Güven, belki senin için önemli olabilir ama kime karşı. Yan binada oturan komşuna mı daha çok güvenirsin kendine mi? Ben olsam kendime güvenirdim, her ne kadar kendimi tam olarak tanımıyor olsam bile. Güvenin ne olduğunu insanlara sorduğumuzda verilen cevaplar şöyledir: Karşımdaki insanın iyi şeyler yapacağına inanmak, eşimin beni çok sevdiğini düşünmek, kardeşimin beni asla yanılgıya düşürmeyeceğine inanmak. Neden hep karşımızdaki kişilere inanmak zorundayız? Yoksa kendimizi güvenilecek biri olarak mı görmüyoruz yoksa kişiliğimizi tanımıyor muyuz? Sahi, biz neden güveniriz?
Güvenin ne işe yaradığını araştıralım. İnternete güven yazdığımızda çıkanlar: Çalışanlar arasında güven ortamı oluşturmak, güven kültürünü sağlamak, ilişkilerde güven sorununu çözmek, insanların güvenini kazanmak. Güvenin tam olarak ne olduğunu bilmeyen biri çıkıp şöyle diyor;
-Ben çok güvenilebilir biriyim, asla karşımdakilerin yanlış saydığı şeyleri yapmam.
Bu şahsa bir cümleyle cevabını verirdim: ‘Kendini beğenmiş insanlar, başkalarını kendine hayran sanırlar.(Küçük Prens)’. İnsanoğlu kendini en yüce varlık zanneder, kendi özelliklerini başkasına da ait olabileceğini düşünmez. Şayet o özellikleri kendisi ve çevresi yararına kullanabilirse kendini tarihteki en önemli insan olarak görebilir, bunu diğer insanların kabul etmeyeceğini hesaba katarak. Bir özelliklerini başkalarının yararına kullanması iyidir ama bu özellikleri kullanırken çevresindekilerin gözüne sokarak yaparsa bu hem kendi açısından hem de çevresinin ona bakışı yönünden büyük bir eksiktir. İnsanlara kendini beğenmiş diyemeyiz lakin toplum tarafından yüceltilmek, en iyi olmak için başarılı olduğu yönlerini insanlara dayatarak dışlanan insanlara (istisnalar hariç) bu isimler tam yerinde olacaktır.

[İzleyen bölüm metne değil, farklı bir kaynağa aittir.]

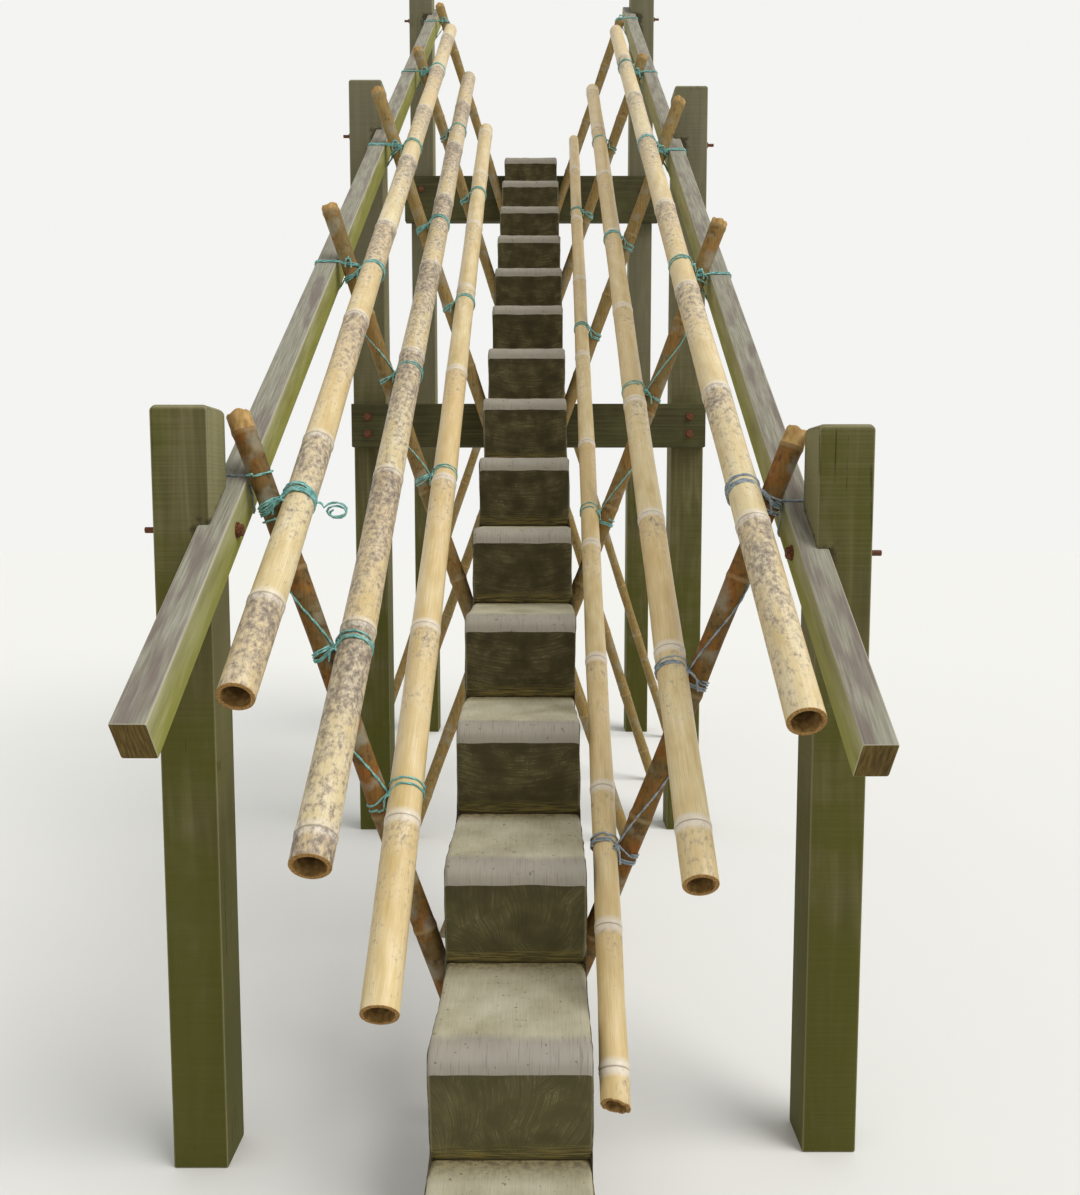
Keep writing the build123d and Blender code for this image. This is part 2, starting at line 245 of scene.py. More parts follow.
def weathered_trunk_side():
    """The barked side of the trunk: rough grey brown, with long checks that follow the grain."""
    material, tree, shader = new_finish("weathered_trunk_side", 0.88)
    place = add(tree, "ShaderNodeTexCoord").outputs["Object"]
    along = add(tree, "ShaderNodeMapping", {"Vector": place, "Rotation": (-pitch, 0, 0)})
    stretched = add(tree, "ShaderNodeMapping", {
        "Vector": along, "Scale": (1 / 0.010, 1 / 0.20, 1 / 0.010)})
    grain = add(tree, "ShaderNodeTexNoise", {"Vector": stretched, "Scale": 1.0, "Detail": 5.0})
    patches = add(tree, "ShaderNodeTexNoise", {"Vector": place, "Scale": 1 / 0.12, "Detail": 4.0})
    body = add(tree, "ShaderNodeValToRGB", {"Fac": grain},
               ((0.32, linear("#2c261b")), (0.5, linear("#584f3a")), (0.7, linear("#857c63"))))
    moss = add(tree, "ShaderNodeMapRange", {"Value": patches, 1: 0.52, 2: 0.70, 3: 0.0, 4: 0.6})
    green = add(tree, "ShaderNodeMixRGB", {"Fac": moss, "Color1": body, "Color2": linear("#5c5a31")})
    tree.links.new(green.outputs[0], shader.inputs["Base Color"])
    bump = add(tree, "ShaderNodeBump", {"Strength": 0.8, "Distance": 0.005, "Height": grain})
    tree.links.new(bump.outputs[0], shader.inputs["Normal"])
    return material


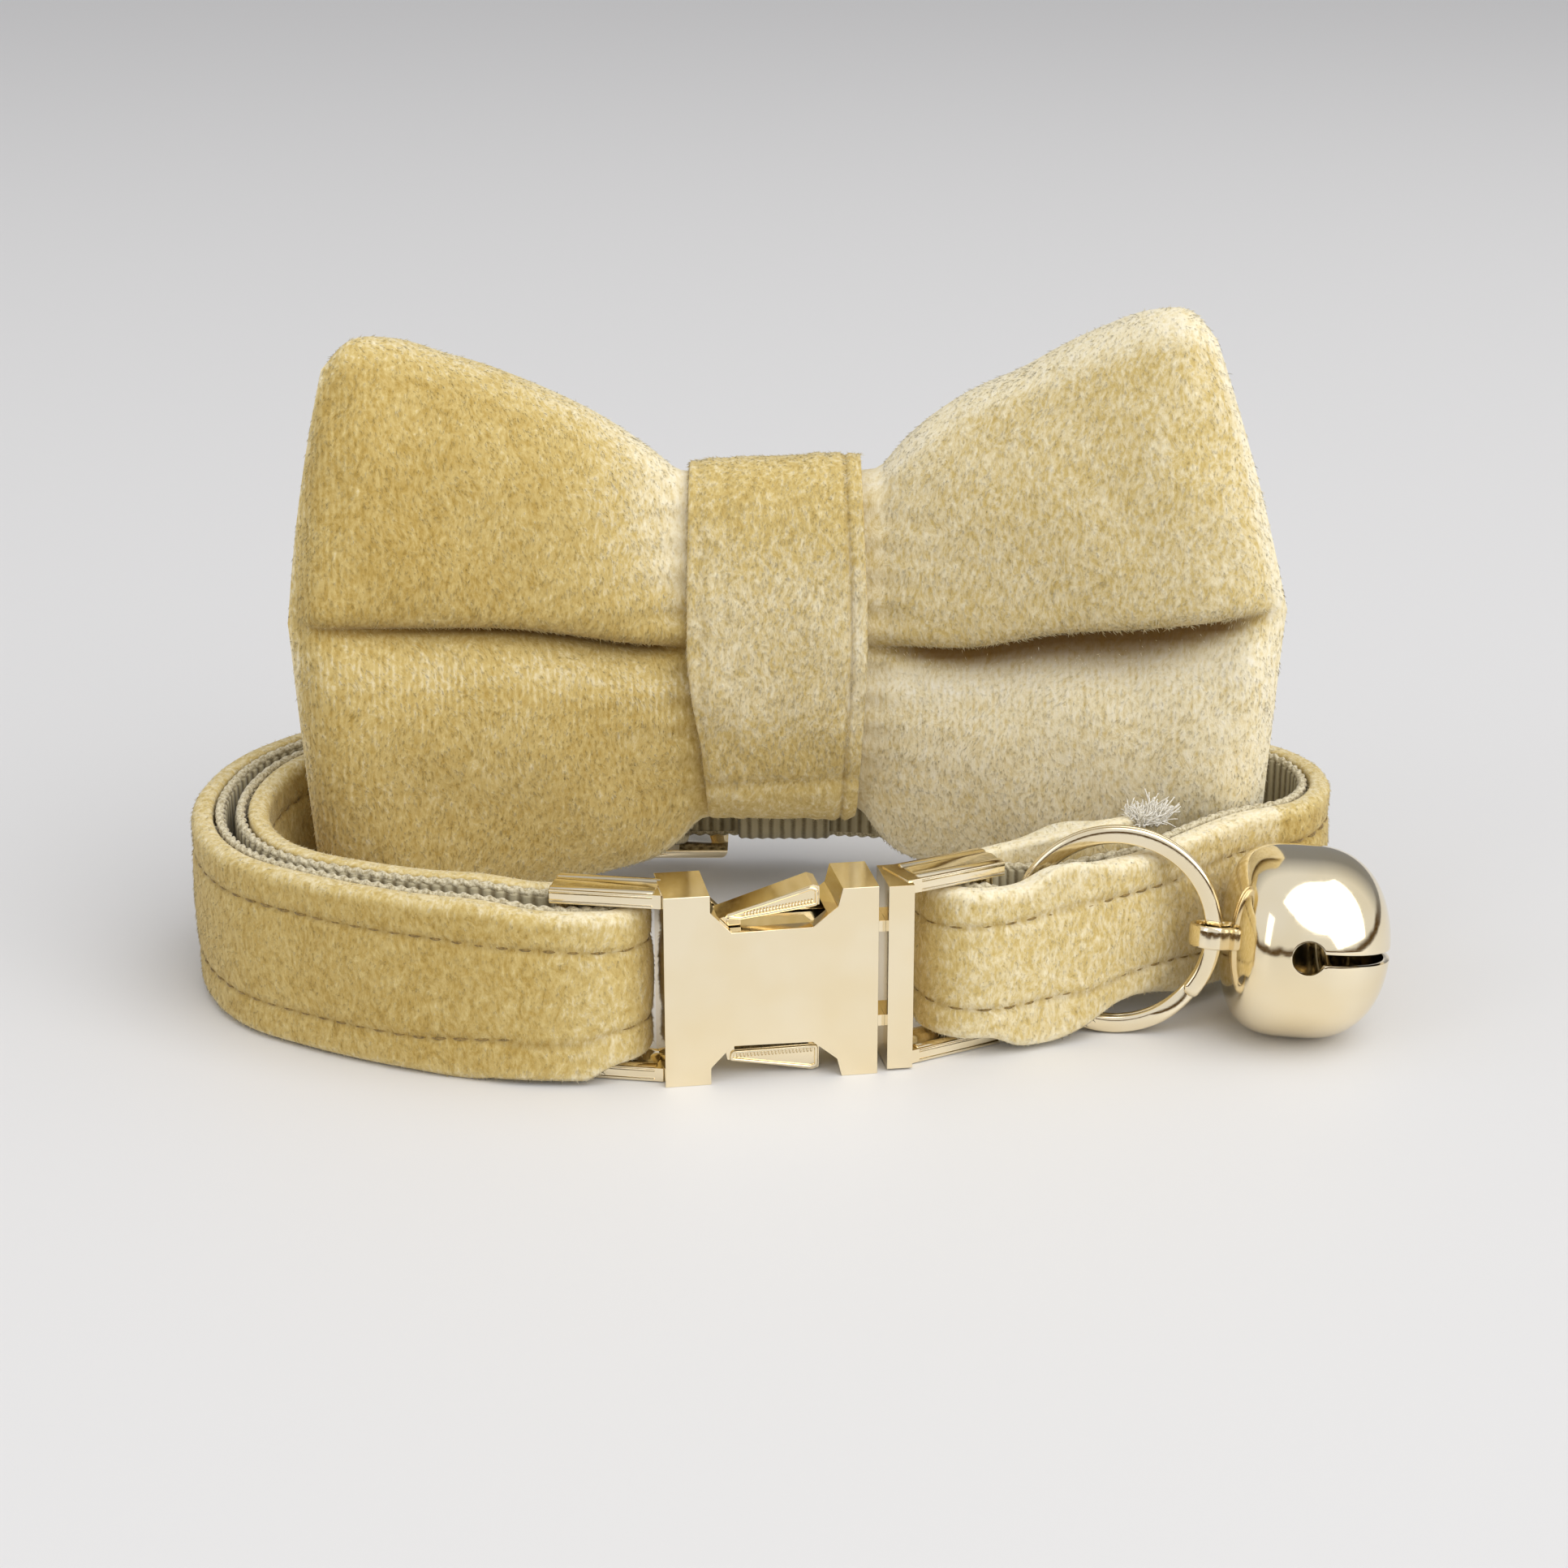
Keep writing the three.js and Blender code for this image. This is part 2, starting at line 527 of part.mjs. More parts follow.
/** Outline of the pinch in Y and Z, moved outwards by a distance. */
function pinchOutline(out) {
  const [tall, deep] = [(pinch.top - pinch.foot) / 2 + out, pinch.front + out];
  const points = [];
  const count = 28;
  const centre = BOW_PINCH - BOW_BEND * BOW_LEFT_PINCH ** 2;
  for (let i = 0; i < count; i += 1) {
    const angle = (2 * Math.PI * i) / count;
    const [c, s] = [Math.cos(angle), Math.sin(angle)];
    const power = 2 / SECTION_POWER;
    points.push([
      centre + deep * Math.sign(c) * Math.abs(c) ** power,
      (pinch.top + pinch.foot) / 2 + tall * Math.sign(s) * Math.abs(s) ** power,
    ]);
  }
  return points;
}
const bandLeft = BOW_LEFT_PINCH + BAND_REACH;
const bandWidth = BOW_RIGHT_PINCH - BAND_REACH - bandLeft;
piece("bow_centre_band",
  sleeve(pinchOutline(BAND_REACH + BAND_WALL), pinchOutline(BAND_REACH), bandLeft, bandWidth), velvet);

// Keeper: an elastic loop on the back of the bow, through which the strap passes
const rear = route.filter((row) => Math.abs(row.x) < KEEPER_WIDTH && row.y > 40);
const rearInner = Math.min(...rear.map((row) => row.y)) - outerFace;
const rearOuter = Math.max(...rear.map((row) => row.y)) + outerFace;

/** Rectangle with cut corners in Y and Z round the strap's rear stretch. */
function keeperOutline(out) {
  const [y0, y1] = [rearInner - KEEPER_SLACK - out, rearOuter + out];
  const [z0, z1] = [REAR_LIFT - out, REAR_LIFT + STRAP_WIDTH + out];
  const cut = 0.35 + out * 0.4;
  return [
    [y0 + cut, z0], [y1 - cut, z0], [y1, z0 + cut], [y1, z1 - cut],
    [y1 - cut, z1], [y0 + cut, z1], [y0, z1 - cut], [y0, z0 + cut],
  ];
}
piece("bow_keeper",
  sleeve(keeperOutline(KEEPER_GAP + KEEPER_WALL), keeperOutline(KEEPER_GAP), -KEEPER_WIDTH / 2, KEEPER_WIDTH),
  elastic);

// Slider: two end bars outside the strap and a centre bar inside it, joined above and below
const sliderMiddle = SLIDER_RIGHT - SLIDER_LENGTH / 2;
const beside = route.filter((row) => Math.abs(row.x - sliderMiddle) < SLIDER_LENGTH / 2 + 2 && row.y > 53);
const besideInner = Math.min(...beside.map((row) => row.y)) - outerFace;
const besideOuter = Math.max(...beside.map((row) => row.y)) + outerFace;
const sliderInside = besideInner - GAP - TAB_WALL - GAP - 1.0;
const sliderOutside = besideOuter + GAP + SLIDER_WALL;
const sliderDeep = sliderOutside - sliderInside;
const sliderTall = STRAP_WIDTH + 2 * GAP + 2 * SLIDER_WALL;
const sliderLow = REAR_LIFT - GAP - SLIDER_WALL;
const sliderRail = (z) => block(
  sliderMiddle, sliderInside + sliderDeep / 2, z, SLIDER_LENGTH, sliderDeep, SLIDER_WALL);
const endBar = (x) => block(
  x, sliderOutside - SLIDER_WALL / 2, sliderLow + sliderTall / 2, SLIDER_BAR, SLIDER_WALL, sliderTall);
piece("slider", joined([
  sliderRail(sliderLow + SLIDER_WALL / 2),
  sliderRail(sliderLow + sliderTall - SLIDER_WALL / 2),
  endBar(SLIDER_RIGHT - SLIDER_BAR / 2),
  endBar(SLIDER_RIGHT - SLIDER_LENGTH + SLIDER_BAR / 2),
  block(sliderMiddle, sliderInside + 0.5, sliderLow + sliderTall / 2, SLIDER_BAR, 1.0, sliderTall),
]), gilt);

// Tab: the webbing loop that ties the end of the strap to the slider's centre bar
const tabOut = { x: SLIDER_BAR / 2 + GAP + TAB_WALL, y: 0.5 + GAP + TAB_WALL };
const tabIn = { x: SLIDER_BAR / 2 + GAP, y: 0.5 + GAP };
const tabEnd = LEFT_RETURN_END_X + 0.9 - sliderMiddle;
const tabShape = new THREE.Shape([
  [tabEnd, -tabOut.y], [tabOut.x - 0.4, -tabOut.y], [tabOut.x, 0.4 - tabOut.y],
  [tabOut.x, tabOut.y - 0.4], [tabOut.x - 0.4, tabOut.y], [tabEnd, tabOut.y],
].map(([x, y]) => new THREE.Vector2(x, y)));
tabShape.holes.push(new THREE.Path([
  [-tabIn.x, -tabIn.y], [-tabIn.x, tabIn.y], [tabIn.x, tabIn.y], [tabIn.x, -tabIn.y],
].map(([x, y]) => new THREE.Vector2(x, y))));
const tabWidth = STRAP_WIDTH - 2 * LINING_INSET;
const tab = new THREE.ExtrudeGeometry(tabShape, { depth: tabWidth, bevelEnabled: false });
tab.translate(sliderMiddle, sliderInside + 0.5, REAR_LIFT + LINING_INSET);
piece("slider_tab", tab, webbing);

// The origin is the middle of the bounding box's underside
const box = new THREE.Box3().setFromObject(collar, true);
const centre = box.getCenter(new THREE.Vector3());
collar.position.set(-centre.x, -centre.y, -box.min.z);

export default collar;
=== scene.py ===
"""Pet bow tie collar: velvet strap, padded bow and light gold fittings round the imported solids.

The sizes in the classes are millimetres in the maker's own frame: X 0 lies near the middle of the
buckle, the buckle's front is near Y 0 and the surface that the collar stands on is Z 0. Place turns
them to the row frame's metres.
"""

import logging
import math
from dataclasses import dataclass, field
from enum import Enum

import bmesh
import bpy
import numpy as np
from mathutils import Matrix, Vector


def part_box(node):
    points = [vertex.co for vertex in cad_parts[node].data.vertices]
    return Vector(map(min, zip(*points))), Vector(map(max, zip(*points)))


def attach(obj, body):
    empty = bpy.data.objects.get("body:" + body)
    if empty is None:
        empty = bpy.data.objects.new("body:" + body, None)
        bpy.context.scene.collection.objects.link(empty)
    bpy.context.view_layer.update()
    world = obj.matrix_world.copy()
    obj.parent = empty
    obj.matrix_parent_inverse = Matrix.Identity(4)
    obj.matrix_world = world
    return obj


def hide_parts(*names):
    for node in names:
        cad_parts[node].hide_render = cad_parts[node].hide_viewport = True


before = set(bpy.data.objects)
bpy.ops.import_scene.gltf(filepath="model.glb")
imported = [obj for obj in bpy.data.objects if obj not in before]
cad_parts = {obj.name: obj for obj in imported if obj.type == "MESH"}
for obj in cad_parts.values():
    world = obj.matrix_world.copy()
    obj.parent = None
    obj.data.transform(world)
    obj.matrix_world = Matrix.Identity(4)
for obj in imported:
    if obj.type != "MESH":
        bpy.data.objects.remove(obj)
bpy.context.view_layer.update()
MM = 0.001
ROOT = "root"
LOG = logging.getLogger("collar")
Pair = tuple[float, float]
Triple = tuple[float, float, float]


class Slot(Enum):
    """The record's material slots."""

    VELVET = "velvet"
    WEBBING = "webbing"
    GILT = "gilt_metal"
    ELASTIC = "elastic"


class Side(Enum):
    """The two lobes of the bow, by the sign of their X."""

    LEFT = -1.0
    RIGHT = 1.0


@dataclass(frozen=True)
class Place:
    """Where the maker's frame lies in the row frame, in millimetres."""

    shift: np.ndarray

    @classmethod
    def from_solids(cls) -> "Place":
        """Reads the shift off the slider's right face and the buckle's left front corner.

        Returns:
            The place, with the shift added to a point in the maker's frame.
        """
        slider_right, buckle_front = -5.7, -0.052
        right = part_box("slider")[1].x / MM
        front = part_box("female_buckle")[0].y / MM
        return cls(np.array([right - slider_right, front - buckle_front, 0.0]))

    def metres(self, points: np.ndarray) -> np.ndarray:
        """Points of the maker's frame in the row frame's metres."""
        return (points + self.shift) * MM


PLACE = Place.from_solids()


def linear(code: str) -> tuple[float, float, float, float]:
    """Turns an sRGB hex value to linear colour.

    Args:
        code: Six hex digits.

    Returns:
        Red, green, blue and an alpha of 1.
    """
    parts = np.array([int(code[i:i + 2], 16) / 255 for i in (0, 2, 4)])
    made = np.where(parts <= 0.04045, parts / 12.92, ((parts + 0.055) / 1.055) ** 2.4)
    return float(made[0]), float(made[1]), float(made[2]), 1.0


def waves(u: np.ndarray, v: np.ndarray, lengths: Pair, seed: int, count: int = 9) -> np.ndarray:
    """Smooth unevenness from -1 to 1.

    The sum of a few sine waves, each with its own direction, length and start, over their number's
    square root.

    Args:
        u: First coordinate, in millimetres.
        v: Second coordinate, in millimetres.
        lengths: Shortest and longest wave, in millimetres.
        seed: Seed of the waves' directions, lengths and starts.
        count: Number of waves.

    Returns:
        One value per point.
    """
    rng = np.random.default_rng(seed)
    turn = rng.uniform(0, math.tau, count)
    pulse = math.tau / rng.uniform(*lengths, count)
    start = rng.uniform(0, math.tau, count)
    along = u[..., None] * np.cos(turn) + v[..., None] * np.sin(turn)
    return np.sin(along * pulse + start).sum(-1) / math.sqrt(2 * count)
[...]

Bazı farklı kişilikler vardır kendilerini yetenekli olmalarına rağmen bunun ortaya çıkmasını istemez, toplumdan soyutlanır ve kendi evrenlerini oluştururlar, bazıları ise birkaç kişinin yeteneklerini küçümsemesi yüzünden içine kapanık olur. Bunların tamamen dışında sonradan yeteneğini keşfedip bunu insanlara pazarlayanlar vardır işte gerçekten ‘güvenmememiz’ gereken insan kişiliği bunlardır. Şu zaman dilimi içerisinde bizde bu kişiliklerden birine dönüşebiliriz. Bizim yapmamız gerekenler ise çok basit çünkü artık güvenin ne olduğunu ve kendi kişiliğimizin nasıl oluştuğunu düşündük.
Öncelikle ne gibi yeteneklere sahip olduğumuzu bulalım. Her ne kadar iyi olsak da gelişimimiz için daha çok pratik yapmalıyız. İnsanlara yeteneklerimizi sergilemeden önce kişiyi ya da kişileri tanımaya önem göstermeli, tamamen olmamakla beraber karşımızdakilerin kişiliklerine uygun davranmalıyız (kendi çizgimizden asla çıkmadan). Bunları yaptık ve artık bizi tanımasını istediğimiz kişi, kişileri etkiledik. Sırada sürecin en dikkat gerektiren noktası var, gökyüzünden kayan ışıltılı bir yıldız mı yoksa sönük ama yön gösterici bir yıldız olacağımıza karar vermemiz gerek. Tüm bunları yaptıktan sonra rahat bir nefes alıp kişiliğimizi tanımaya devam edebiliriz.
Unutmadan sorunun cevabını vereyim; ben olsaydım bir gölge olmayı tercih ederdim çünkü herkesin beni bilmesi ve kişiliğimi zedeleyebilirdi, kendimi geri tanımam ise biraz uzun zaman alabilirdi. İnsanlardan uzak sadece benim için değeri olan insanlarla yeteneğimi paylaşmak beni daha çok mutlu ederdi.